— begin —
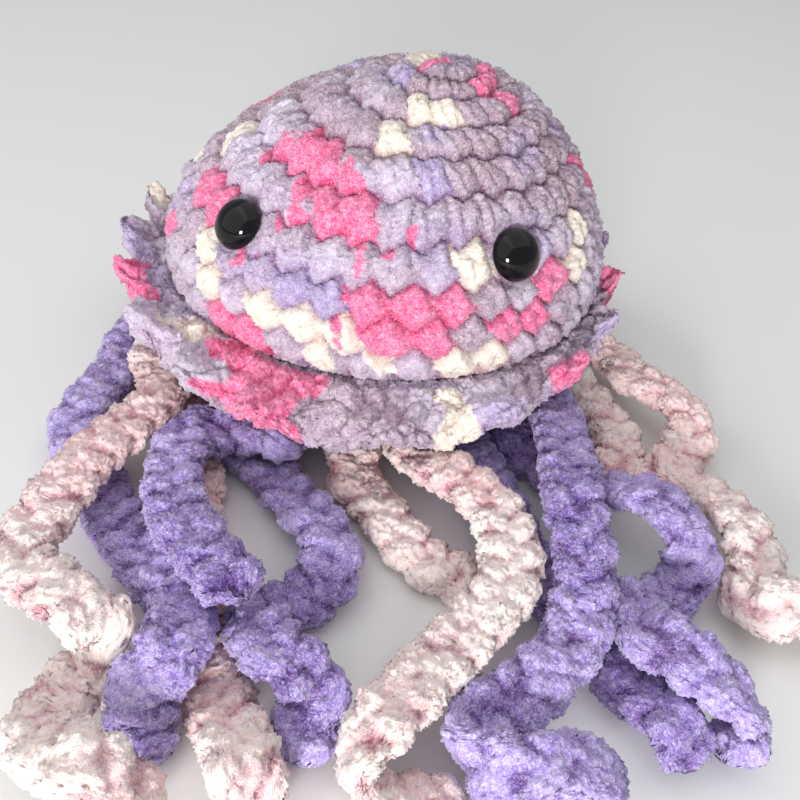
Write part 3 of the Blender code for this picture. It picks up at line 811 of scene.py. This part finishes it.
def makeBase():
    bm = bmesh.new()
    outer = alongOutline(baseOutline(0, 40), np.linspace(0, 1, base["levels"]))
    inner = alongOutline(baseOutline(base["wall"], 40), np.linspace(1, 0, 12))
    profile = [bm.verts.new((0, -radius, height)) for radius, height in np.concatenate([outer, inner])]
    edges = [bm.edges.new(pair) for pair in zip(profile, profile[1:])]
    spinRound(bm, profile + edges, base["steps"])
    bmesh.ops.remove_doubles(bm, verts=bm.verts, dist=0.01 * mm)
    bmesh.ops.recalc_face_normals(bm, faces=bm.faces)
    isTip = splitForPile(bm, bm.faces[:])
    verts = list(bm.verts)
    places = placesOf(verts)
    normals = normalsOf(bm, verts)
    radius = np.hypot(places[:, 0], places[:, 1])
    azimuth = np.arctan2(places[:, 0], -places[:, 1])
    outside = (places * normals).sum(axis=1) - base["topZ"] * normals[:, 2] * 0.6 > 0
    rounds = base["rounds"] * radius / base["outerRadius"]
    row = np.floor(rounds)
    phase = azimuth / (2 * math.pi) * np.maximum(6, 6 * row + 6) + 0.37 * row
    height = dome(fraction(rounds), 2.4) * (0.5 + 0.5 * dome(fraction(phase), 2.4))
    relief = base["relief"] * (height - 0.9) * outside
    moveTo(verts, places + normals * relief[:, None])
    colours = blend(yarns["lavender"], yarns["greyLilac"], 0.5 + 0.5 * softNoise(places, 9 * mm, 31))
    tuft = growPile(bm, isTip & outside, base, 32)
    flat = placesOf(verts)
    flat[:, 2] = np.maximum(flat[:, 2], 0.02 * mm)
    moveTo(verts, flat)
    paintYarnAndShade(bm, shadeYarn(colours, isTip, height + 0.1, tuft, 33))
    return bm


finishPiece("crocheted_base", makeBase(), "base", chenille("base_chenille"))


def copyOf(node):  # the node's mesh, with its loose triangles joined
    bm = bmesh.new()
    bm.from_mesh(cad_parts[node].data)
    bmesh.ops.remove_doubles(bm, verts=bm.verts, dist=0.02 * mm)
    return bm


def fibreFill():
    made, tree, shader, place = newMaterial("fibre_filling")
    tufts = place.noise(240.0, 5.0)
    # Painted shade: the white is darker where the bump's tufts are low
    shade = 0.62 + tufts * 0.45
    white = place.node("ShaderNodeCombineColor", None, Red=shade, Green=shade, Blue=shade * 0.97)
    tree.links.new(white.outputs[0], shader.inputs["Base Color"])
    bump = place.node("ShaderNodeBump", None, Strength=0.6, Distance=1 * mm, Height=tufts)
    tree.links.new(bump.outputs[0], shader.inputs["Normal"])
    shader.inputs["Roughness"].default_value = 1
    shader.inputs["Sheen Weight"].default_value = 0.3
    return made


def makeFilling():
    bm = copyOf("stuffing")
    bmesh.ops.subdivide_edges(bm, edges=bm.edges[:], cuts=2, use_grid_fill=True)
    verts = list(bm.verts)
    places = placesOf(verts)
    normals = normalsOf(bm, verts)
    lumps = 0.8 * mm * (softNoise(places, 9 * mm, 41) - 1)
    moveTo(verts, places + normals * lumps[:, None])
    return bm


filling = finishPiece("soft_filling", makeFilling(), "stuffing", fibreFill())

# The eyes
eye = {
    "radius": head["eyeRadius"],
    "bulge": 6.4 * mm,
    "sink": 1.4 * mm,
    "rim": 0.7 * mm,
    "postRadius": 2 * mm,
    "postLength": 12 * mm,
    "steps": 64,
}


def makeEye(side):
    angle = np.linspace(0, math.pi / 2, 20)
    profile = [(0, -eye["postLength"]), (eye["postRadius"], -eye["postLength"]), (eye["postRadius"], 0)]
    profile += [(eye["radius"] - eye["rim"], 0)]
    rise = eye["bulge"] - eye["rim"]
    profile += [(eye["radius"] * math.cos(a), eye["rim"] + rise * math.sin(a)) for a in angle]
    bm = bmesh.new()
    verts = [bm.verts.new((max(0, radius), 0, height)) for radius, height in profile]
    edges = [bm.edges.new(pair) for pair in zip(verts, verts[1:])]
    spinRound(bm, verts + edges, eye["steps"])
    bmesh.ops.remove_doubles(bm, verts=bm.verts, dist=0.005 * mm)
    bmesh.ops.recalc_face_normals(bm, faces=bm.faces)
    bmesh.ops.transform(bm, matrix=eyeSeat(side) @ Matrix.Translation((0, 0, -eye["sink"])), verts=bm.verts)
    return bm


def satinPlastic(name):
    made, tree, shader, place = newMaterial(name)
    speck = place.noise(500.0, 2.0)
    tree.links.new((0.4 + speck * 0.2).socket, shader.inputs["Roughness"])
    shader.inputs["Base Color"].default_value = (0.85, 0.84, 0.80, 1)
    return made


for side in head["eyeAzimuths"]:
    material = gloss(side + "_eye_gloss", (0.004, 0.004, 0.005), 0.05)
    finishPiece(side + "_safety_eye", makeEye(side), side + "_eye", material)
    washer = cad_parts[side + "_eye_washer"]
    washer.data.materials.clear()
    washer.data.materials.append(satinPlastic(side + "_washer_satin"))


def plainPale(name, colour):
    made = bpy.data.materials.new(name)
    made.use_nodes = True
    shader = made.node_tree.nodes["Principled BSDF"]
    shader.inputs["Base Color"].default_value = (*colour, 1)
    shader.inputs["Roughness"].default_value = 0.9
    shader.inputs["Specular IOR Level"].default_value = 0.1
    return made


def makeFloor():
    bm = bmesh.new()
    bmesh.ops.create_grid(bm, x_segments=1, y_segments=1, size=3)
    data = bpy.data.meshes.new("floor")
    bm.to_mesh(data)
    bm.free()
    data.materials.append(plainPale("pale_floor", linear(240, 240, 237)))
    made = bpy.data.objects.new("floor", data)
    bpy.context.scene.collection.objects.link(made)


makeFloor()

lamps = (  # name, place, aimed at, size, watts
    ("keyLamp", (-0.10, -0.85, 0.20), (0, -0.05, 0.05), 0.16, 5.0),
    ("fillLamp", (-0.65, -0.45, 0.8), (0, -0.05, 0.04), 1.8, 6.0),
    ("topLamp", (0.25, 0.2, 1.1), (0, -0.05, 0.05), 1.8, 5.0),
)
for name, place, aim, size, watts in lamps:
    data = bpy.data.lights.new(name, "AREA")
    data.size = size
    data.energy = watts
    lamp = bpy.data.objects.new(name, data)
    lamp.location = place
    lamp.rotation_euler = (Vector(aim) - Vector(place)).to_track_quat("-Z", "Y").to_euler()
    bpy.context.scene.collection.objects.link(lamp)

world = bpy.data.worlds.new("studio")
bpy.context.scene.world = world
world.use_nodes = True
world.node_tree.nodes["Background"].inputs["Color"].default_value = (0.92, 0.94, 1.0, 1)
world.node_tree.nodes["Background"].inputs["Strength"].default_value = 0.36

camera = {"pitch": 38, "roll": 6.2, "fieldOfView": 48, "place": (10.5 * mm, -267 * mm, 181 * mm)}
pitch = math.radians(camera["pitch"])
roll = math.radians(camera["roll"])
forward = Vector((0, math.cos(pitch), -math.sin(pitch)))
upright = Vector((0, math.sin(pitch), math.cos(pitch)))
right = Vector((1, 0, 0)) * math.cos(roll) + upright * math.sin(roll)
upward = Vector((1, 0, 0)) * -math.sin(roll) + upright * math.cos(roll)
cameraData = bpy.data.cameras.new("camera")
cameraData.sensor_fit = "HORIZONTAL"
cameraData.angle = math.radians(camera["fieldOfView"])
cameraData.clip_start = 0.005
cameraObject = bpy.data.objects.new("camera", cameraData)
turned = Matrix((right, upward, -forward)).transposed().to_4x4()
cameraObject.matrix_world = Matrix.Translation(camera["place"]) @ turned
bpy.context.scene.collection.objects.link(cameraObject)
bpy.context.scene.camera = cameraObject
bpy.context.scene.view_settings.view_transform = "Standard"
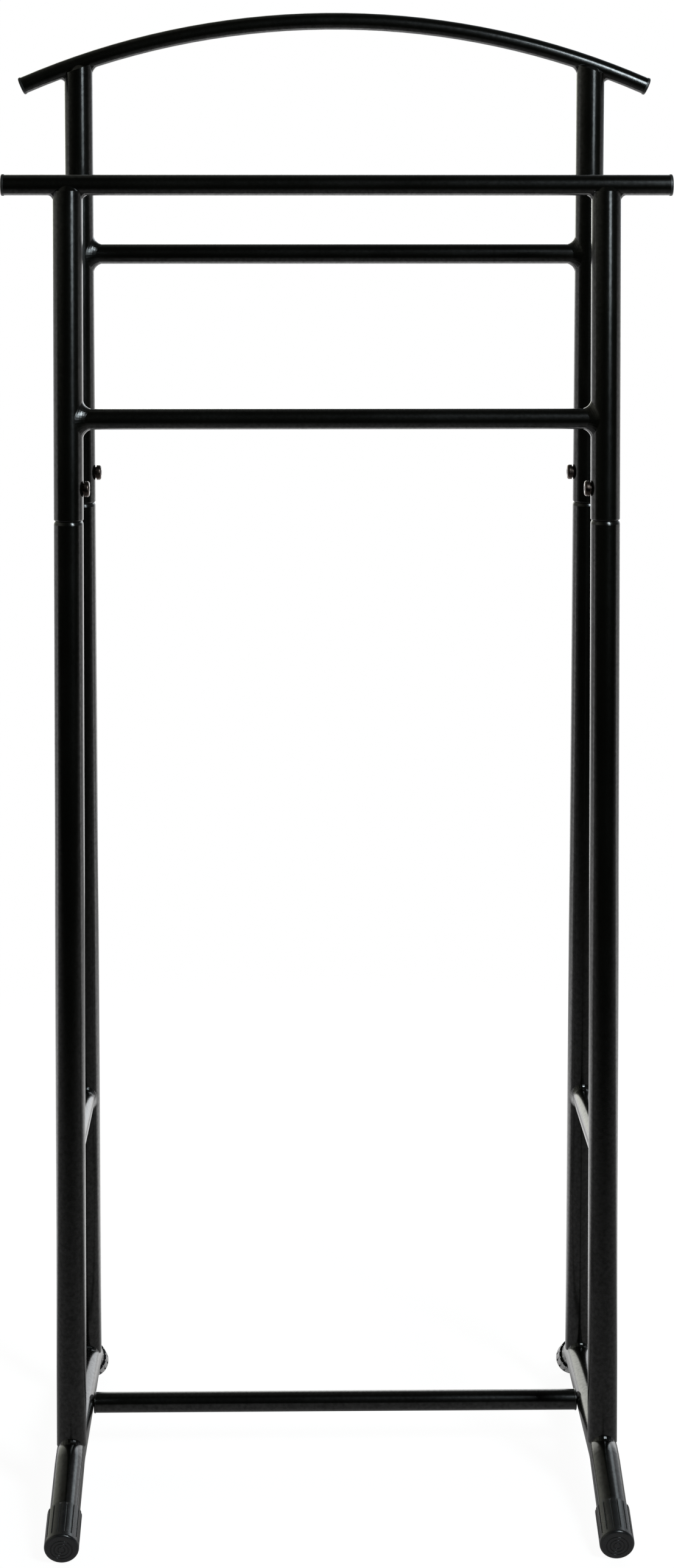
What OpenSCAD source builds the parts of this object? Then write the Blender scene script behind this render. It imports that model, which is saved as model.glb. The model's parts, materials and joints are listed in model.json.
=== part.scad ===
// Valet stand of welded and screwed steel tube: two bent base tubes, four uprights in two
// lengths each, cross rails at the front, rear, sides and bottom, and a bowed hanger rail.
// +X is right, +Y is rear and +Z is up. The origin is on the floor, under the middle of the stand.

/* [Overall] */
// Width of the stand, over the end caps of the front top rail
overall_w = 450; // [410:1:540]
// Depth of the stand, over its foot caps
overall_d = 322; // [300:1:390]
// Height of the stand, to the top of the hanger rail
overall_h = 1017; // [985:1:1250]

/* [Uprights] */
// Diameter of the uprights
upright_d = 20; // [18:0.5:20]
// Wall of the uprights
upright_wall = 1.2; // [0.8:0.1:1.6]
// Distance between the left and right uprights, axis to axis
upright_span = 361; // [320:1:400]
// Distance between the front and rear uprights at the base tubes, axis to axis
upright_gap = 163; // [130:1:180]
// Forward lean of the rear uprights, in degrees
rear_lean = 3.4; // [0:0.1:4.5]
// Height at which the upper uprights seat on the lower ones
joint_h = 670; // [450:1:690]

/* [Swaged joint] */
// Length of the swaged end inside the upper upright
spigot_len = 42; // [35:1:60]
// Radial clearance between the swaged end and the upper upright
spigot_clear = 0.1; // [0.05:0.05:0.2]
// Radius of the shoulder that the upper upright seats on
shoulder_r = 4; // [2:0.5:6]
// Radius of the rounded lower edge of the upper upright
lip_r = 0.7; // [0.3:0.1:0.8]

/* [Rails] */
// Diameter of the straight rails
rail_d = 14; // [12:0.5:16]
// Wall of all rails
rail_wall = 1.2; // [0.8:0.1:1.6]
// Height of the front top rail's axis
front_top_h = 895; // [820:1:930]
// Height of the front mid rail's axis
front_mid_h = 738; // [725:1:800]
// Height of the rear rail's axis
rear_rail_h = 847; // [740:1:900]
// Height of the side rails' axes
side_rail_h = 233; // [100:1:600]
// Distance of the bottom rail behind the front uprights
bottom_rail_setback = 80; // [40:1:110]
// How far a rail sinks into the top of an upright
saddle_depth = 3; // [1.5:0.5:4]

/* [Welds] */
// Size of the weld fillets round the ends of the front mid rail and the rear rail
rail_weld = 5; // [2:0.5:6]
// Size of the weld fillets round the ends of the side rails
side_weld = 3; // [2:0.5:5]
// Size of the weld fillets under the front top rail and the hanger rail
saddle_weld = 3; // [2:0.5:4]
// Size of the weld fillets at the feet of the uprights
foot_weld = 2.5; // [1.5:0.5:4]

/* [Hanger rail] */
// Diameter of the hanger rail
hanger_d = 12; // [10:0.5:14]
// Width of the hanger rail, over its end caps
hanger_w = 442; // [400:1:480]
// Rise of the hanger rail, from its ends to its middle
hanger_rise = 46; // [30:1:60]

/* [Base tubes] */
// Diameter of the base tubes
base_d = 20; // [20:0.5:21]
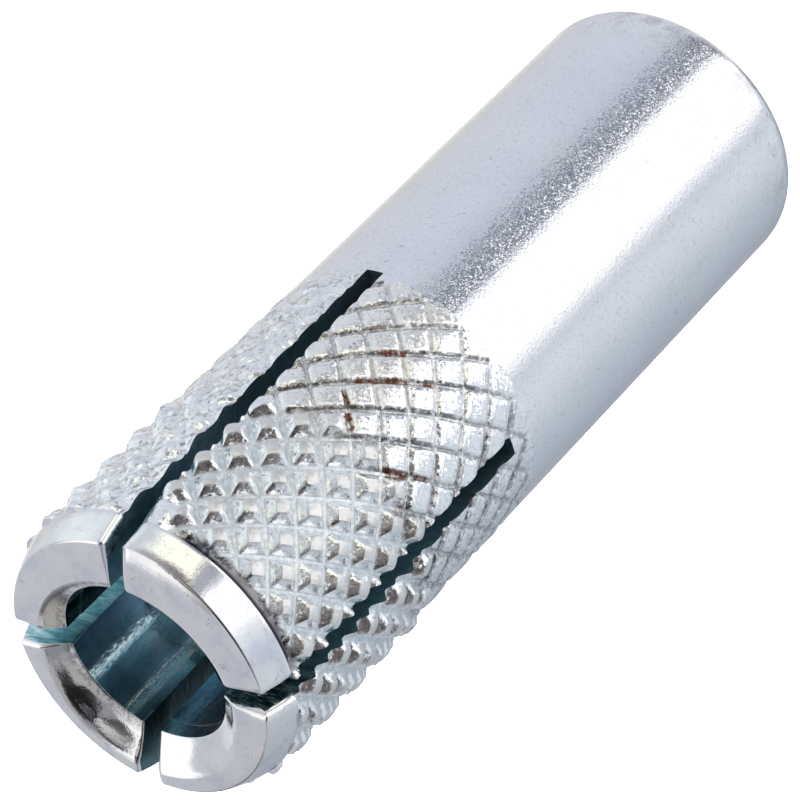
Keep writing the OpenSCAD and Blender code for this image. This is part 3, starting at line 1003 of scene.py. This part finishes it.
finish_body(MAT["zinc_body"])
finish_knurl(MAT["zinc_knurl"])
finish_face(MAT["zinc_face"])
finish_face(MAT["zinc_sink"], 0.04, 0.07, 0.6, 0.00007, True)
finish_bore(MAT["zinc_bore"])
finish_saw(MAT["saw_wall"])
finish_turned(MAT["thread_wall"], (0.62, 0.64, 0.68), (0.74, 0.76, 0.80), 0.22)
finish_turned(MAT["plug_steel"], (0.50, 0.52, 0.56), (0.62, 0.64, 0.68), 0.25)

# ------------------------------------------------------------------ floor, camera, light
bpy.ops.mesh.primitive_plane_add(size=4.0, location=(0, 0, -0.00001))
floor = bpy.context.object
floor.name = "floor"
fm = bpy.data.materials.new("floor")
fm.use_nodes = True
fb = fm.node_tree.nodes["Principled BSDF"]
fb.inputs["Base Color"].default_value = (0.90, 0.90, 0.90, 1)
fb.inputs["Roughness"].default_value = 0.9
fb.inputs["Specular IOR Level"].default_value = 0.0
fb.inputs["Emission Color"].default_value = (1.0, 1.0, 1.0, 1)
fb.inputs["Emission Strength"].default_value = 0.92
floor.data.materials.append(fm)
floor.visible_glossy = False
floor.visible_shadow = False

# The camera looks at the part from beyond its slotted end, rolled so that this
# end is at the picture's lower left.
P0 = np.array([-1.5677, 1.6081, 27.4657])
AX = np.array([0.5474, -0.555, 0.6264])
AX /= np.linalg.norm(AX)
UP = np.array([0, -1.0, 0])
U0 = UP - AX * (UP @ AX)
U0 /= np.linalg.norm(U0)
V0 = np.cross(AX, U0)
Zo = -AX
Xo = math.cos(math.radians(19.8)) * U0 + math.sin(math.radians(19.8)) * V0
Yo = np.cross(Zo, Xo)
eye = np.array([0, 0, 0.05]) + 0.008 * np.array([-P0 @ Xo, -P0 @ Yo, -P0 @ Zo])
cam_data = bpy.data.cameras.new("camera")
cam = bpy.data.objects.new("camera", cam_data)
scene.collection.objects.link(cam)
cam_data.sensor_width = 36.0
cam_data.lens = 4584.06 / 800 * 36.0
cam_data.clip_start, cam_data.clip_end = 0.01, 10
right = np.array([Xo[0], Yo[0], Zo[0]])
up = -np.array([Xo[1], Yo[1], Zo[1]])
fwd = np.array([Xo[2], Yo[2], Zo[2]])
cam.matrix_world = Matrix([[right[k], up[k], -fwd[k], eye[k]] for k in range(3)] + [[0, 0, 0, 1]])
scene.camera = cam

# The studio: one pale room whose panels are set by direction. Azimuth is in
# degrees from +X round to +Y, and it runs 0 to 1 along the ramp from -180.
world = bpy.data.worlds.new("studio")
scene.world = world
world.use_nodes = True
world.node_tree.nodes.clear()
w = Tree(world.node_tree)
direction = w.node("ShaderNodeTexCoord").outputs["Generated"]
wx, wy, wz = w.xyz(direction)
azimuth = w.math("ADD", w.math("DIVIDE", w.math("ARCTAN2", wy, wx), 2 * math.pi), 0.5)
elev = w.math("ARCSINE", wz)


def az(deg):
    return ((deg + 180) % 360) / 360


# One ramp for each height in the room, from under the part up to overhead.
LOW = [(-174, (0.41, 0.46, 0.52)), (-162, (0.455, 0.51, 0.58)), (-138, (0.54, 0.60, 0.67)), (-114, (0.69, 0.75, 0.81)), (-98, (0.73, 0.78, 0.86)),
       (-92, (0.68, 0.73, 0.81)), (-88, (0.62, 0.66, 0.74)), (-84, (0.74, 0.78, 0.85)), (-79, (0.98, 0.98, 1.0)), (-74, (1.3, 1.3, 1.32)), (-23.5, (1.35, 1.35, 1.37)),
       (-19.5, (0.56, 0.59, 0.66)), (-15.5, (0.25, 0.28, 0.34)), (-9, (0.18, 0.20, 0.26)), (-2, (0.29, 0.315, 0.38)), (6, (0.55, 0.58, 0.66)), (15, (0.61, 0.65, 0.73)), (32, (0.66, 0.70, 0.79)),
       (88, (0.67, 0.70, 0.78)), (104, (0.66, 0.67, 0.69)), (114, (0.66, 0.66, 0.67)), (120, (0.75, 0.75, 0.76)), (128, (0.93, 0.93, 0.94)), (140, (0.80, 0.80, 0.82)), (148, (0.47, 0.485, 0.53)),
       (158, (0.40, 0.425, 0.48)), (166, (0.40, 0.43, 0.49)), (174, (0.375, 0.41, 0.49))]
MID = [(-174, (0.38, 0.42, 0.48)), (-157, (0.45, 0.50, 0.55)), (-135, (0.52, 0.57, 0.63)), (-120, (0.60, 0.65, 0.70)), (-84, (0.68, 0.73, 0.80)), (-70, (0.85, 0.90, 0.95)),
       (-62, (1.3, 1.3, 1.32)), (-38, (1.3, 1.3, 1.32)), (-31, (0.42, 0.44, 0.50)), (-23, (0.46, 0.47, 0.52)), (-18, (1.25, 1.25, 1.05)), (9, (1.2, 1.21, 1.05)),
       (15, (0.80, 0.84, 0.86)), (28, (0.64, 0.68, 0.75)), (45, (0.72, 0.78, 0.83)), (60, (0.86, 0.93, 0.98)), (82, (0.86, 0.92, 0.96)), (97, (0.70, 0.74, 0.80)), (120, (0.85, 0.85, 0.87)), (150, (0.5, 0.52, 0.56))]
UP = [(-174, (0.42, 0.41, 0.37)), (-157, (0.46, 0.50, 0.55)), (-135, (0.52, 0.57, 0.63)), (-113, (0.42, 0.46, 0.50)), (-98, (0.33, 0.34, 0.36)), (-87, (0.22, 0.215, 0.22)), (-74, (0.13, 0.12, 0.125)),
      (-62, (0.10, 0.09, 0.095)), (-41, (0.15, 0.135, 0.135)), (-26, (0.18, 0.16, 0.165)), (-13, (0.24, 0.215, 0.22)), (0, (0.33, 0.32, 0.325)), (14, (0.44, 0.45, 0.46)), (28, (0.55, 0.58, 0.61)),
      (40, (0.67, 0.72, 0.76)), (52, (0.80, 0.87, 0.91)), (62, (0.88, 0.95, 1.0)), (80, (0.84, 0.91, 0.95)), (98, (0.60, 0.64, 0.68)), (130, (0.58, 0.61, 0.66)), (148, (0.54, 0.55, 0.60)), (158, (0.20, 0.20, 0.22)), (167, (0.13, 0.13, 0.14)), (175, (0.38, 0.37, 0.34))]
HIGH = [(-174, (0.22, 0.24, 0.27)), (-140, (0.34, 0.35, 0.38)), (-90, (0.10, 0.09, 0.09)), (-40, (0.03, 0.028, 0.03)), (10, (0.20, 0.19, 0.19)), (46, (0.6, 0.6, 0.62)), (66, (1.25, 1.25, 1.25)),
        (116, (1.3, 1.3, 1.3)), (127, (0.95, 0.96, 0.98)), (134, (0.62, 0.64, 0.69)), (142, (0.57, 0.59, 0.64)), (158, (0.55, 0.56, 0.61))]
TOP = [(-174, 0.42), (-161, 0.42), (-151, 0.05), (-135, 0.015), (-132, (0.24, 0.23, 0.25)), (-123, (0.26, 0.25, 0.27)), (-119, 0.015), (-40, 0.02), (-14, (0.20, 0.13, 0.135)), (6, (0.42, 0.38, 0.38)), (36, 0.95), (112, 1.1), (126, 0.75), (142, (0.39, 0.385, 0.41)), (160, 0.42)]
ZENITH = [(-174, (0.05, 0.05, 0.055)), (-162, 0.015), (-132, 0.015), (-129, (0.24, 0.23, 0.25)), (-122, (0.26, 0.25, 0.27)), (-118, 0.015), (-86, 0.015), (-66, (0.15, 0.085, 0.09)), (-48, (0.18, 0.11, 0.115)),
          (-30, (0.62, 0.58, 0.58)), (4, (0.70, 0.68, 0.66)), (48, (0.62, 0.60, 0.60)), (88, 0.12), (112, 0.08), (128, (0.31, 0.31, 0.34)), (150, (0.31, 0.31, 0.34)), (166, 0.08)]
rings = [w.ramp(azimuth, sorted((az(a), c) for a, c in ring)) for ring in (LOW, MID, UP, HIGH, TOP, ZENITH)]
tone = rings[0]
for ring, lo, hi in ((rings[1], -26, -14), (rings[2], 8, 16), (rings[3], 36, 42), (rings[4], 52, 61), (rings[5], 69, 73)):
    tone = w.mix(w.between(elev, math.radians(lo), math.radians(hi)), tone, ring)
bg = w.node("ShaderNodeBackground")
w.link(tone, bg.inputs[0])
bg.inputs[1].default_value = 1.0
wo = w.node("ShaderNodeOutputWorld")
w.link(bg.outputs[0], wo.inputs[0])

key = bpy.data.lights.new("key", "AREA")
key.shape, key.size, key.energy = "DISK", 0.5, 12.0
key_ob = bpy.data.objects.new("key", key)
scene.collection.objects.link(key_ob)
key_ob.location = (0.1, -0.2, 0.9)
key_ob.rotation_euler = (Vector((0, 0, 0)) - Vector(key_ob.location)).to_track_quat("-Z", "Y").to_euler()
key_ob.visible_glossy = False

scene.view_settings.view_transform = "Standard"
— end —
> WORK TO DO
Print exactly the lines from the line with "What OpenSCAD source" to the line with "of the stand.", both included, and nothing else.

> ANSWER TO THE TASK
What OpenSCAD source builds the parts of this object? Then write the Blender scene script behind this render. It imports that model, which is saved as model.glb. The model's parts, materials and joints are listed in model.json.
=== part.scad ===
// Valet stand of welded and screwed steel tube: two bent base tubes, four uprights in two
// lengths each, cross rails at the front, rear, sides and bottom, and a bowed hanger rail.
// +X is right, +Y is rear and +Z is up. The origin is on the floor, under the middle of the stand.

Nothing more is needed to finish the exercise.